Les plateformes destinées aux jeunes publics doivent donc revoir leurs modèles publicitaires et exclure toute forme de personnalisation fondée sur le profilage. Elles doivent également valider les solutions de vérification d’âge en s’assurant qu’elles n’entraînent ni une collecte excessive, ni une conservation durable des données à caractère personnel.
Risques systémiques et analyses d’impact (DPIA)
Pour les très grandes plateformes en ligne, le DSA impose des évaluations de risques (articles 34 et 35 DSA). Le CEPDrappelle que ces évaluations déclenchent souvent une analyse d’impact au sens de l’article 35 du RGPD.
Les analyses d’impact deviennent ainsi quasi systématiques pour tout service de grande ampleur reposant sur la modération, la publicité ou les systèmes de recommandation.

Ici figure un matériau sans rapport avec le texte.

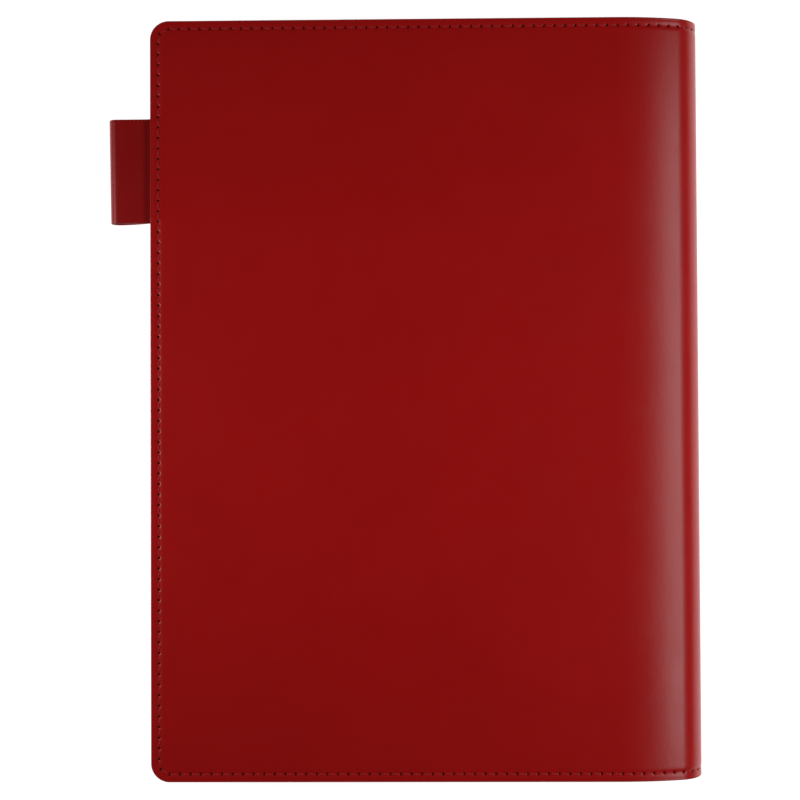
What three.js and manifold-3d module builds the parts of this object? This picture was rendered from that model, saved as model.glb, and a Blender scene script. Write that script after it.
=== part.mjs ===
// Leather cover for an A5 notebook. Two stiffened cover halves are joined by a soft rounded spine.
// Each half has an inner sleeve that takes one board of the notebook, the front half carries three
// card pockets, and a pen loop is caught in the back half's fore-edge seam.
//
// Millimetres, +Z up. The cover lies closed on its front half: +X points to the spine, +Y to the
// head, and the origin is at the middle of the bottom of the bounding box.
//
// The leather of the spine bends, so it is cut into strips that turn about hinge lines. The back
// half and the strips are placed where they lie when the cover is closed.
import * as THREE from "three";
import { mergeVertices } from "three/addons/utils/BufferGeometryUtils.js";
import Module from "manifold-3d";

const wasm = await Module();
wasm.setup();

// ---------------------------------------------------------------- driving dimensions

const DEGREE = Math.PI / 180;
const HEIGHT = 224; // head to tail
const PANEL_LENGTH = 137.3; // fore-edge to the start of the shoulder, on the flat
const CORNER_RADIUS = 5.5; // the two fore-edge corners of each half

const SHOULDER_RADIUS = 69; // gentle bend between a flat half and the spine
const SHOULDER_TURN = 15 * DEGREE;
const NOSE_RADIUS = 10; // tight bend of the spine, on the outside
const CLOSED_WEDGE = 2.4 * DEGREE; // angle between the closed halves, which lie wider at the spine
const STRIP_COUNT = 2;

const LEATHER = 1.2; // thickness of the outer leather
const PLY_GAP = 0.05; // between plies that are glued or sewn together
const BOARD = 0.6;
const LINING = 0.4;
const SLEEVE_LEATHER = 0.8;
const SLEEVE_ROOM = 1.1; // for the notebook's board, between lining and sleeve

const SEAM_INSET = 2.4; // seam line to cut edge
const THREAD_WIDTH = 0.5;
const THREAD_THICKNESS = 0.25;
const GROOVE_WIDTH = 0.7;
const GROOVE_DEPTH = 0.35;

const FRONT_SLEEVE_WIDTH = 108; // wide enough for a card and its seams
const BACK_SLEEVE_WIDTH = 88;
const SEWN_MARGIN = 6; // flat border of a sleeve, where it is sewn down
const BOARD_INSET = 7.6; // the board stays inside the seam and the sewn margin
const BOARD_SETBACK = 2; // from the board's end to the start of the shoulder
const BOARD_CLEARANCE = 0.2; // round the board's edge, under the lining
const LINING_OVERLAP = 0.5; // between the lining's flat stretch and its bent one

const CARD_POCKET_PLACES = ["rear", "middle", "fore"];
const CARD_POCKET_WIDTH = 96;
const CARD_POCKET_HEIGHT = 62; // of the lowest pocket, which lies in front
const CARD_POCKET_STEP = 20; // each pocket behind stands this much higher
const CARD_POCKET_LEATHER = 0.7;
const CARD_POCKET_RIM = 4; // sewn border
const CARD_POCKET_INSET = 0.5; // from the sleeve's raised edge
const CARD_ROOM = 0.3;

const LOOP_WIDTH = 30.9; // along the fore-edge
const LOOP_CENTRE_Y = 67.7;
const LOOP_REACH = 12.4; // fore-edge to the outside of the loop
const LOOP_THICKNESS = 4.8; // an empty loop lies almost flat
const LOOP_LEATHER = 1;
const LOOP_NECK = 0.8; // the loop flexes in this gap outside the fore-edge
const LOOP_JOIN = 1.6; // from the neck to the hole, where both legs lie together
const LOOP_LEG_SWING = 1; // the lower leg leaves the neck steeply, this far out for that drop,
const LOOP_LEG_DROP = 1.9;
const LOOP_LEG_RUN = 3.7; // and comes level this far before the round end
const TAB_LENGTH = 6; // the loop's ends, pared thin where they are sewn in
const TAB_THICKNESS = 0.6;
const TAB_CLEARANCE = 0.3;

// ---------------------------------------------------------------- derived dimensions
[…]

Coopération interrégulateurs et gestion des contrôles
Le CEPD insiste sur la coopération entre Coordinateurs des services numériques (DSA) et autorités de protection des données (RGPD).
Les entreprises doivent donc anticiper des contrôles croisés et des enquêtes parallèles et mettre en place une gouvernance centralisée capable de répondre à deux régulateurs différents (parfois simultanément).
Les lignes directrices du CEPD ne créent pas de nouvelles obligations, mais elles resserrent fortement l’interprétation des règles existantes. Cet article ne se veut pas exhaustif. Nous invitons donc nos lecteurs à consulter ces lignes directrices pour avoir une vision complète des recommandations faites par le CEPD.